Herry Wirawan Pemerkosaan 13 Santriwati |
PONTIANAKNEWS.COM (BANDUNG) - Herry Wirawan (36) terdakwa kasus pemerkosaan terhadap 13 santriwati di Kota Bandung ini dituntut untuk dihukum mati dan kebiri secara kimia oleh jaksa dari Kejaksaan Tinggi (Kejati) Jawa Barat.
Hal tersebut disampaikan Kepala Kejaksaan
Tinggi (Kajati) Jawa Barat, Asep N Mulyana, Ia mengatakan tuntutan hukuman mati itu diberikan
kepada Herry Wirawan karena aksi asusilanya hingga menyebabkan para korban
mengalami kehamilan dinilai sebagai kejahatan yang sangat serius.

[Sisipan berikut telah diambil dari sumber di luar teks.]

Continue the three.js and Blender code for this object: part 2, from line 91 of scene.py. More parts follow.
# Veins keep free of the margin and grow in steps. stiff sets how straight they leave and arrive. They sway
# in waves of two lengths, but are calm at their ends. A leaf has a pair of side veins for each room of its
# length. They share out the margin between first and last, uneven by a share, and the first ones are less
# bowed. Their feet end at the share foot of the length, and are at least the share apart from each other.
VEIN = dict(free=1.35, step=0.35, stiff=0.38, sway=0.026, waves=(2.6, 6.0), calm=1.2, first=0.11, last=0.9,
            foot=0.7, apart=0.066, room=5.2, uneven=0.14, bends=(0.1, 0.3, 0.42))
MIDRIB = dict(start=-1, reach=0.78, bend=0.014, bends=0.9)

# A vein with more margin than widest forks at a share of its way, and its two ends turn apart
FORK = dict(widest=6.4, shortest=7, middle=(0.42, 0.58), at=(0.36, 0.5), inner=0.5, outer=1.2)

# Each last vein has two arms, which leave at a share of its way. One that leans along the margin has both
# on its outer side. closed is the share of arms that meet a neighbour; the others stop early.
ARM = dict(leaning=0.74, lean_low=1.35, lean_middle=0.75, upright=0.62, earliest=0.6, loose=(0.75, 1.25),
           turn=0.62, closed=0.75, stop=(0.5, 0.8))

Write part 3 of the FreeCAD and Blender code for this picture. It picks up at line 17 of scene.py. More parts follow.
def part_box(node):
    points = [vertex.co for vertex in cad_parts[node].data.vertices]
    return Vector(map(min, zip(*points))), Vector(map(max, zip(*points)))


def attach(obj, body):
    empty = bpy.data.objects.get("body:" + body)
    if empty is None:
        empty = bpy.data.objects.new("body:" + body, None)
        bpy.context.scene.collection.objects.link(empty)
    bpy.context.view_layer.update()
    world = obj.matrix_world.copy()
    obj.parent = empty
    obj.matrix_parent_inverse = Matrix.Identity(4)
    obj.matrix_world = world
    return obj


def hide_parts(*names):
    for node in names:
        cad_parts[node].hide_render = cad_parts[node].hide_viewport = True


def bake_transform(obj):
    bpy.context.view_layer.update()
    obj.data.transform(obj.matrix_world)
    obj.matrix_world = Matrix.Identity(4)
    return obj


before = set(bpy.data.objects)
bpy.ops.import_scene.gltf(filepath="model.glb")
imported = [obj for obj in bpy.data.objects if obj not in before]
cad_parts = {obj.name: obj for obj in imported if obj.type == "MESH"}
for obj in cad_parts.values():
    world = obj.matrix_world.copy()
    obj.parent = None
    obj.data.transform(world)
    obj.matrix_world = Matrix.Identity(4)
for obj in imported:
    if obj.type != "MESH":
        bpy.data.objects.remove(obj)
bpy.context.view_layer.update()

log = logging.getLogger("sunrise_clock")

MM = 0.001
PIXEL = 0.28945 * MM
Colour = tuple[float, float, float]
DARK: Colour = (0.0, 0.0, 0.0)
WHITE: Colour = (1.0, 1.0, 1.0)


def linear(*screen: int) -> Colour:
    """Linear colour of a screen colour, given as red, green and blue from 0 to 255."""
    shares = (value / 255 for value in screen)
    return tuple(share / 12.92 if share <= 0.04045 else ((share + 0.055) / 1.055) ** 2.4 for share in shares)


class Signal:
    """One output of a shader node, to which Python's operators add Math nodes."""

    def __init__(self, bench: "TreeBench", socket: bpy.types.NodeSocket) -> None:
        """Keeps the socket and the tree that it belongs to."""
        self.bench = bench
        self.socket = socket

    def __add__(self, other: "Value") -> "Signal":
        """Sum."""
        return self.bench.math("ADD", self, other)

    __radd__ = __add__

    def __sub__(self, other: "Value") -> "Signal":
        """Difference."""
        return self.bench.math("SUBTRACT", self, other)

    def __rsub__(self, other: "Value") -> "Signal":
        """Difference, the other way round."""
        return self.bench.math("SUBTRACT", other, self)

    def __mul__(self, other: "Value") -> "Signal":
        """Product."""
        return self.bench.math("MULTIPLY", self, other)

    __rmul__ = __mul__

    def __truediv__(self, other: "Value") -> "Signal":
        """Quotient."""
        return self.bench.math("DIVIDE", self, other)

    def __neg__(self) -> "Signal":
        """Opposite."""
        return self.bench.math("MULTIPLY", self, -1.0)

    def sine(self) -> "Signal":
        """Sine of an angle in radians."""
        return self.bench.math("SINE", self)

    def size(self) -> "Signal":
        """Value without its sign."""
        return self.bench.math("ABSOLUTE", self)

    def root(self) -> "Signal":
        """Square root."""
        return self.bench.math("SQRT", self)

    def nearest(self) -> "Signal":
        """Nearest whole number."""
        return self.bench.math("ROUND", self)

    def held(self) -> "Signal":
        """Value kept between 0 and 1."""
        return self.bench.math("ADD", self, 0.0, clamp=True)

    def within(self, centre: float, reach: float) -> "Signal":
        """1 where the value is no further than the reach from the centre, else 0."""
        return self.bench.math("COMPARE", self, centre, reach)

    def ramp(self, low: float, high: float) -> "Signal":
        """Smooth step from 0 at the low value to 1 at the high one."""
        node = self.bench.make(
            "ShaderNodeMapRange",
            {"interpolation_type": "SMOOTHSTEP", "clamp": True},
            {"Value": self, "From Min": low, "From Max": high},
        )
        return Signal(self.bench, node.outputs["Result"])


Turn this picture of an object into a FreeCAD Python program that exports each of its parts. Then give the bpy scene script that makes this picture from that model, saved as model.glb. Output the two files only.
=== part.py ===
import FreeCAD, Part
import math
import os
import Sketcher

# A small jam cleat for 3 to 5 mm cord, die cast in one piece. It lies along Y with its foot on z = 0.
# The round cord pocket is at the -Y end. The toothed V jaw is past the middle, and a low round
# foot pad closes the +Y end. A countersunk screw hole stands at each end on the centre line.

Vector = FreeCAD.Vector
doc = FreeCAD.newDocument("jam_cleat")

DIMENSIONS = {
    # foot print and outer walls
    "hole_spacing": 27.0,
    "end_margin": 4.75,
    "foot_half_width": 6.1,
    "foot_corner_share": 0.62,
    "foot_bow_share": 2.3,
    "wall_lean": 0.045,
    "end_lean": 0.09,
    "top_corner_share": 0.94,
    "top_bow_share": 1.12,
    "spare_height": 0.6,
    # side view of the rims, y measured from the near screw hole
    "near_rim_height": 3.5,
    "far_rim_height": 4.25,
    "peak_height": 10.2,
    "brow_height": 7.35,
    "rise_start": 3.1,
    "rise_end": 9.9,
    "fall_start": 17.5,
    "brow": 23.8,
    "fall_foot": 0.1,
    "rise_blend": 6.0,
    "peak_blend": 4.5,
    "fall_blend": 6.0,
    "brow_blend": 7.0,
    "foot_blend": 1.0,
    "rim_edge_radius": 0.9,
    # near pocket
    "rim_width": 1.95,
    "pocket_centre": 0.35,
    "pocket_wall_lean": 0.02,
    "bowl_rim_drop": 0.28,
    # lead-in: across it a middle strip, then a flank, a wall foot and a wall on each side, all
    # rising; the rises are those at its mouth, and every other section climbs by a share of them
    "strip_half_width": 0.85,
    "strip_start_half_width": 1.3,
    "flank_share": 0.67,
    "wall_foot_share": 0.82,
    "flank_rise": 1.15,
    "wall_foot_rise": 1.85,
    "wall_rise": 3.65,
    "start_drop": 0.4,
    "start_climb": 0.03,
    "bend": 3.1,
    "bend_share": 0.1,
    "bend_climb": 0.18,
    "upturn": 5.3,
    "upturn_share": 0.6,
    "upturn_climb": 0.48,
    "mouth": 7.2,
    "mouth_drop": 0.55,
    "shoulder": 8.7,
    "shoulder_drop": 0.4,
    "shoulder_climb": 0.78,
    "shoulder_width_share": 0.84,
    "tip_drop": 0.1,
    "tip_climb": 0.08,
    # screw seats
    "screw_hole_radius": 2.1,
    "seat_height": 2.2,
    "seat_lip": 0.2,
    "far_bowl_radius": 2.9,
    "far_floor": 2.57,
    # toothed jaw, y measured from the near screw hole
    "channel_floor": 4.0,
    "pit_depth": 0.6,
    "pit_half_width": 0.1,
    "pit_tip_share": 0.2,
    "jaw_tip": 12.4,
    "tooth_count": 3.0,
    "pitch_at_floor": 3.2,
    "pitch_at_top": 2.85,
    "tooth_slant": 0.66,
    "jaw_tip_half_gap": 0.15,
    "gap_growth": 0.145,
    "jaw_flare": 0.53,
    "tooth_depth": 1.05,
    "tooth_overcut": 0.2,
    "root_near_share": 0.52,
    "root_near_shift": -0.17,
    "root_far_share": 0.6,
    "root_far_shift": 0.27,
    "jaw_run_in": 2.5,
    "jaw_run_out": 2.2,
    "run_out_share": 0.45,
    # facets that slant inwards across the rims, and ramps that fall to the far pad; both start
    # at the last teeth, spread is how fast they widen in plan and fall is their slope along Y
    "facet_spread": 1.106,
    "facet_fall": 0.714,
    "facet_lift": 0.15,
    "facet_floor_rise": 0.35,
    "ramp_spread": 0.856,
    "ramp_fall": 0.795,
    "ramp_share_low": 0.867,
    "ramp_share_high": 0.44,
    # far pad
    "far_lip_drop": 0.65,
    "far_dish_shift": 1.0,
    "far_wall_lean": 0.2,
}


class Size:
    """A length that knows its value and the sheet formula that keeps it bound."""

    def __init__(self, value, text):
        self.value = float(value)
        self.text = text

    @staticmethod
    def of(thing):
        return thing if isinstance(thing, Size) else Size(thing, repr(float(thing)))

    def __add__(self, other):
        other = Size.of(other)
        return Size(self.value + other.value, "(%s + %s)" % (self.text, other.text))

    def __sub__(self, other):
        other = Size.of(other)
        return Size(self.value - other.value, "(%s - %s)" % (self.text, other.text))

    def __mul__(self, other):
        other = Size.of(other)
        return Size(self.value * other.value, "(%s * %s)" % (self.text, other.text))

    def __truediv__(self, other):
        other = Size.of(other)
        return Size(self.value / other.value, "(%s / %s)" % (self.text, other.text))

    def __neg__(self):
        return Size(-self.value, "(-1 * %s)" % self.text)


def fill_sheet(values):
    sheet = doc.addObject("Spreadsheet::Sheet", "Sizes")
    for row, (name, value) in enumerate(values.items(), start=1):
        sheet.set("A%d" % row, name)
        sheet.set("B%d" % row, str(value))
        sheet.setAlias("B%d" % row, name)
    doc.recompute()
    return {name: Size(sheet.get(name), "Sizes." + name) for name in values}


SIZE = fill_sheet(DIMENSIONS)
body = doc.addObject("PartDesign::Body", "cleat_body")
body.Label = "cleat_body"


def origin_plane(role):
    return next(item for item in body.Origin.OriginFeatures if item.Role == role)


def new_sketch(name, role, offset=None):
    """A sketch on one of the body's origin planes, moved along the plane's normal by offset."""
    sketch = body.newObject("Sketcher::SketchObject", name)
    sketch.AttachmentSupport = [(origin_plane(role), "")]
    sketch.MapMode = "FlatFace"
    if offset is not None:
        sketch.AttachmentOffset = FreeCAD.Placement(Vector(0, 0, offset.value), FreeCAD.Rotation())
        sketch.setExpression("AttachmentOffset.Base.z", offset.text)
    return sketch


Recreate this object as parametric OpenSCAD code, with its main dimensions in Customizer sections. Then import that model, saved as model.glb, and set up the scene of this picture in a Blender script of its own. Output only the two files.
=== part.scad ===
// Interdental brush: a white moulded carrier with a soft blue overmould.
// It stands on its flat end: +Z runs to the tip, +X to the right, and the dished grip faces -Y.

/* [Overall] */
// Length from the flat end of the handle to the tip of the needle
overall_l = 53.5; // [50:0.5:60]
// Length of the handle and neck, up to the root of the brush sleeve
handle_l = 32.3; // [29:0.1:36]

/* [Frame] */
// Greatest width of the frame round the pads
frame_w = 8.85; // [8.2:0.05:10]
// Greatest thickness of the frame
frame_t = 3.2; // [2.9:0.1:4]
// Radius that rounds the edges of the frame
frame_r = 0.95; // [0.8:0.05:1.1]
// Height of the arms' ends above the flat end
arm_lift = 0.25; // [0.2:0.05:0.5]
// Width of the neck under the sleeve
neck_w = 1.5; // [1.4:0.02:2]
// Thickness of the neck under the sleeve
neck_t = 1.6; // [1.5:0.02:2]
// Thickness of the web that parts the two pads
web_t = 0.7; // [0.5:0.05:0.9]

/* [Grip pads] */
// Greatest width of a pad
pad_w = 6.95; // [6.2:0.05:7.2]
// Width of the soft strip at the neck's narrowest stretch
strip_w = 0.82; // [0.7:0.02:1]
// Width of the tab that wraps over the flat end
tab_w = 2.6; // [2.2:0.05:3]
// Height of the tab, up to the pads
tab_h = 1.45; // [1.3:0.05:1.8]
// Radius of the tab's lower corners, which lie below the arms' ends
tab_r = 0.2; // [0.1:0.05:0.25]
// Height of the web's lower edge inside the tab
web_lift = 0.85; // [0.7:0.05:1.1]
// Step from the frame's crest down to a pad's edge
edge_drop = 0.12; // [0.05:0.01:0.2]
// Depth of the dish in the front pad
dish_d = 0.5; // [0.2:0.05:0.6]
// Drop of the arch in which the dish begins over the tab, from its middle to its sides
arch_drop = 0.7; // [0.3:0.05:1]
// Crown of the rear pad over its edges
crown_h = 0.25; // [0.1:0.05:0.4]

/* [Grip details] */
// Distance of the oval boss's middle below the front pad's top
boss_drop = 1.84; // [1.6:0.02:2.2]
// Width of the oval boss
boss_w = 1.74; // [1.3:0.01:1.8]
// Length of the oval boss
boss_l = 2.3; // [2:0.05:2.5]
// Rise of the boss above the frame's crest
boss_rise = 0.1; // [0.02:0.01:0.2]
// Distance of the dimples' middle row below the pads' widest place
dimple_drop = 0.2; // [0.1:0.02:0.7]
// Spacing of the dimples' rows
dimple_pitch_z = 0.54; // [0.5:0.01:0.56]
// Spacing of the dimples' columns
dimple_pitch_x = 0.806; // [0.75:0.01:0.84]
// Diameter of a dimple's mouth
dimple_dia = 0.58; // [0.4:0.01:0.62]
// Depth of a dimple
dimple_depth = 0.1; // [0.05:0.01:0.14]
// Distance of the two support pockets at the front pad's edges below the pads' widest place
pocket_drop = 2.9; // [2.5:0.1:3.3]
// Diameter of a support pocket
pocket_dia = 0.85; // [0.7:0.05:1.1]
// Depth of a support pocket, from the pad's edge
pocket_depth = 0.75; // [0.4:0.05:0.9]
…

"Kami pertama menuntut terdakwa dengan
hukuman mati. Sebagai bukti, sebagai komitmen kami untuk memberikan efek jera
kepada pelaku," kata Asep di Pengadilan Negeri Bandung, Kota Bandung, Jawa
Barat, Selasa (11/01/2022).
Selain itu, Asep juga mengatakan pihaknya
memberikan sejumlah penambahan tuntutan hukuman lain kepada terdakwa yang
melakukan aksi tidak terpuji tersebut.
Herry oleh jaksa dituntut untuk membayar
denda sebesar Rp 500 juta, dan juga dituntut membayar restitusi kepada para
korban sebesar Rp 331 juta.
"Kami juga meminta kepada hakim untuk
menjatuhkan pidana tambahan berupa pengumuman identitas, identitas terdakwa
disebarkan, dan penuntutan tambahan berupa kebiri kimia," kata Asep.
Menurutnya, pertimbangan hukuman mati itu
diberikan karena kejahatan Herry itu dilakukan kepada anak asuhnya ketika
dirinya memiliki kedudukan atau kuasa sebagai pemilik pondok pesantren.
"Perbuatan terdakwa itu bukan saja
berpengaruh kepada kehormatan fisik, tetapi berpengaruh ke psikologis dan
emosional para santri keseluruhan," tuturnya.
Dan, yang menurutnya paling berat, yakni Herry
menggunakan simbol-simbol agama dan pendidikan untuk melancarkan aksinya
tersebut.
"Presiden pun sudah menaruh perhatian
terhadap kejahatan terdakwa," ujar dia.
Herry dituntut bersalah sesuai dengan Pasal
81 ayat (1), ayat (3) Dan (5) jo Pasal 76D UU RI Nomor 17 Tahun 2016 tentang
Perubahan atas Undang-Undang Nomor 23 Tahun 2002 tentang Perlindungan Anak jo
Pasal 65 ayat (1) KUHP sebagaimana dakwaan pertama. (tim liputan).